Since Willis just published an essay on refrigeration systems and how the Earth has its own version, I thought this story might be fun and educational. Many people don’t know that Albert Einstein invented a refrigerator system in 1926 after he became world famous for his Theory of Relativity that was proven by solar eclipse measurements in 1922. I mean, after that what do you do for an encore? Build a fridge I guess.
About the same time, Einstein also became the most prominent critic of Quantum Theory which he had helped to create decades earlier. Given that, I think he’d find the idea of a Quantum refrigerator both hilarious and intriguing at the same time. – Anthony
Researchers at the National Institute of Standards and Technology (NIST) have demonstrated a solid-state refrigerator that uses quantum physics in micro- and nanostructures to cool a much larger object to extremely low temperatures.
What’s more, the prototype NIST refrigerator, which measures a few inches in outer dimensions, enables researchers to place any suitable object in the cooling zone and later remove and replace it, similar to an all-purpose kitchen refrigerator. The cooling power is the equivalent of a window-mounted air conditioner cooling a building the size of the Lincoln Memorial in Washington, D.C.
“It’s one of the most flabbergasting results I’ve seen,” project leader Joel Ullom says. “We used quantum mechanics in a nanostructure to cool a block of copper. The copper is about a million times heavier than the refrigerating elements. This is a rare example of a nano- or microelectromechanical machine that can manipulate the macroscopic world.”
The technology may offer a compact, convenient means of chilling advanced sensors below standard cryogenic temperatures—300 milliKelvin (mK), typically achieved by use of liquid helium—to enhance their performance in quantum information systems, telescope cameras, and searches for mysterious dark matter and dark energy.
As described in Applied Physics Letters,* the NIST refrigerator’s cooling elements, consisting of 48 tiny sandwiches of specific materials, chilled a plate of copper, 2.5 centimeters on a side and 3 millimeters thick, from 290 mK to 256 mK. The cooling process took about 18 hours. NIST researchers expect that minor improvements will enable faster and further cooling to about 100 mK.

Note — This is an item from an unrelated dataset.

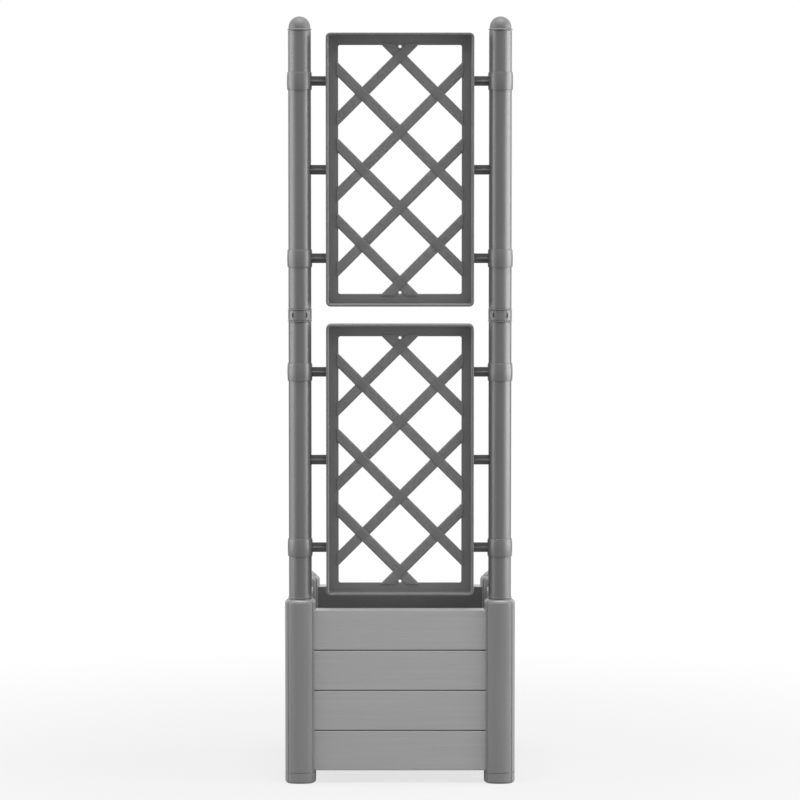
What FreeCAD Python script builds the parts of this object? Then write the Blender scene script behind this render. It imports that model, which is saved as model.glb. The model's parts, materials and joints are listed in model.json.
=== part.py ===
import FreeCAD, Part

import math
import os

import Sketcher
from FreeCAD import Placement, Rotation, Vector

# Square planter with four hollow corner columns, plank-look walls and a two-storey trellis that
# stands in the two front columns. Millimetres, +Z up, -Y is the trellis side.
# The origin is on the floor, under the middle of the planter.

SIZES = [
    ("column_spacing", 372.4, "centre to centre of neighbouring columns"),
    ("column_width", 57.6, "across the crowns of opposite column faces"),
    ("column_rise", 20.0, "column's top above the walls"),
    ("column_wall", 3.2, "thickness of the hollow column"),
    ("column_top", 6.0, "thickness of the column's closed top"),
    ("lobe_radius", 43.0, "radius of each crowned column face"),
    ("shoulder_radius", 8.0, "rounding at the top of a column"),
    ("groove_radius", 2.4, "groove along each column corner"),
    ("groove_place", 0.3, "how far out of the corner the groove's centre lies"),
    ("foot_height", 21.0, "floor to foot joint"),
    ("foot_rounding", 4.5, "rounding of the foot's lower edge"),
    ("foot_joint", 1.2, "height of the shadow joint between foot and column"),
    ("foot_joint_depth", 1.4, "depth of that joint"),
    ("foot_spigot", 17.0, "length of the foot's spigot inside the column"),
    ("foot_floor", 4.0, "thickness of the foot's sole"),
    ("foot_wall", 3.0, "thickness of the spigot"),
    ("socket_radius", 19.3, "round socket in the column's top"),
    ("socket_wall", 2.0, "thickness of the sleeve round the socket"),
    ("socket_depth", 18.0, "length of the socket"),
    ("socket_spare", 2.0, "from a spigot's end to the end of its socket"),
    ("fit", 0.3, "clearance round every spigot, tongue and seat"),
    ("wall_lift", 3.0, "wall's lower edge above the foot joint"),
    ("plank_height", 75.5, "one plank with its groove"),
    ("plank_count", 4, "planks in a wall"),
    ("wall_thickness", 33.0, "outer face to inner face"),
    ("wall_skin", 3.0, "thickness of the hollow wall's skins"),
    ("wall_rim", 4.0, "thickness of the wall's top rim"),
    ("wall_edge", 1.2, "bevel on the wall's outer edges"),
    ("groove_depth", 5.0, "depth of the groove between planks"),
    ("groove_height", 3.0, "height of that groove"),
    ("plank_bevel", 1.3, "bevel on the upper edge of a plank, below the groove"),
    ("rib_thickness", 2.4, "upright ribs inside the walls"),
    ("rib_count", 3, "upright ribs inside each wall"),
    ("tongue_neck", 8.0, "width of the neck of the wall's T tongue"),
    ("tongue_head", 16.0, "width of the head of the tongue"),
    ("tongue_depth", 3.0, "thickness of the head of the tongue"),
    ("tongue_play", 1.1, "gap between the column's inner face and the tongue's head"),
    ("floor_height", 48.0, "top of the floor panel above the ground"),
    ("floor_thickness", 4.0, "floor panel"),
    ("floor_notch", 12.5, "corner of the floor panel cut away for the column"),
    ("floor_rib", 10.0, "height of the ribs under the floor panel"),
    ("ledge_width", 8.0, "ledge inside each wall that carries the floor panel"),
    ("ledge_height", 6.0, "height of that ledge"),
    ("ledge_inset", 8.0, "end of the ledge inside the column's crown"),
    ("drain_radius", 5.0, "drain holes"),
    ("drain_spacing", 90.0, "between drain holes"),
    ("pole_radius", 21.25, "outside of the pole tubes"),
    ("pole_skin", 2.2, "thickness of the pole tubes"),
    ("tube_spare", 3.5, "tube's end beyond the end of its panel"),
    ("spigot_length", 24.0, "spigots that reach into the tubes"),
    ("spigot_wall", 2.4, "thickness of the spigots"),
    ("base_neck", 2.0, "narrow neck under the pole base's flange"),
    ("base_neck_radius", 20.4, "radius of that neck"),
    ("base_flange", 1.7, "flange under the tube"),
    ("flange_radius", 22.7, "radius of the flanges"),
    ("flange_bevel", 0.7, "bevel on the upper edge of flanges and rings"),
    ("band_height", 22.0, "connector between its flanges"),
    ("band_radius", 21.7, "radius of that band"),
    ("band_flange", 2.0, "thickness of the connector's flanges"),
    ("slot_width", 2.8, "latch slots in the connector"),
    ("slot_height", 11.0, "height of the latch slots"),
    ("slot_angle", 35.0, "latch slots either side of the front, in degrees"),
    ("slot_depth", 1.6, "depth of the latch slots"),
    ("collar_height", 33.3, "collar round the tube"),
    ("collar_radius", 23.4, "collar at its waist"),
    ("collar_end_radius", 22.6, "collar at its ends"),
    ("collar_gap", 0.15, "clearance between tube and collar"),
    ("cap_ring", 4.0, "ring under the dome"),
    ("cap_ring_radius", 22.4, "radius of that ring"),
    ("dome_radius", 20.1, "round dome of the pole cap"),
    ("dome_side", 2.2, "straight side of the dome"),
    ("plug_edge", 2.0, "straight edge of the rear plug"),
    ("plug_radius", 22.2, "radius of the rear plug"),
    ("plug_crown", 9.2, "height of the rear plug's crown"),
    ("panel_width", 275.0, "lattice panel"),
    ("panel_height", 507.0, "lattice panel"),
    ("panel_depth", 40.0, "depth of the panel's rim"),
    ("panel_corner", 9.0, "outer corner radius of the panel"),
    ("rim_thickness", 4.6, "rim of the panel"),
    ("rail_width", 23.0, "from the panel's outer edge to its opening"),
    ("web_thickness", 6.0, "plate inside the rim"),
    ("opening_corner", 3.5, "corner radius of the opening"),
    ("bar_width", 19.0, "lattice bars"),
    ("bar_thickness", 9.0, "lattice bars"),
    ("bar_rounding", 1.6, "rounded edges of the bars"),
    ("bar_overlap", 9.0, "how far the bars run over the rail"),
    ("end_crossing", 20.5, "from the opening's end to the nearest crossing"),
    ("lattice_steps", 3, "half diamonds from the panel's middle to that crossing"),
    ("gusset_width", 20.0, "filled corner between the bars that cross at the middle of a rail"),
    ("gusset_hole", 2.9, "radius of the hole in that corner"),
    ("gusset_hole_drop", 2.6, "from the opening's edge to the middle of that hole"),
    ("weave_depth", 1.2, "dip of the bar that passes under"),
    ("weave_reach", 21.5, "half the length of that dip"),
    ("peg_margin", 89.3, "from the panel's end to its last peg"),
    ("peg_size", 18.0, "cross-shaped pegs"),
    ("peg_rib", 3.0, "ribs of the pegs"),
    ("peg_bite", 8.0, "how far a peg reaches into the tube"),
    ("peg_fit", 0.4, "clearance round a peg"),
]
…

The cooling elements are sandwiches of a normal metal, a 1-nanometer-thick insulating layer, and a superconducting metal. When a voltage is applied, the hottest electrons “tunnel” from the normal metal through the insulator to the superconductor. The temperature in the normal metal drops dramatically and drains electronic and vibrational energy from the object being cooled.
NIST researchers previously demonstrated this basic cooling method** but are now able to cool larger objects that can be easily attached and removed. Researchers developed a micromachining process to attach the cooling elements to the copper plate, which is designed to be a stage on which other objects can be attached and cooled. Additional advances include better thermal isolation of the stage, which is suspended by strong, cold-tolerant cords.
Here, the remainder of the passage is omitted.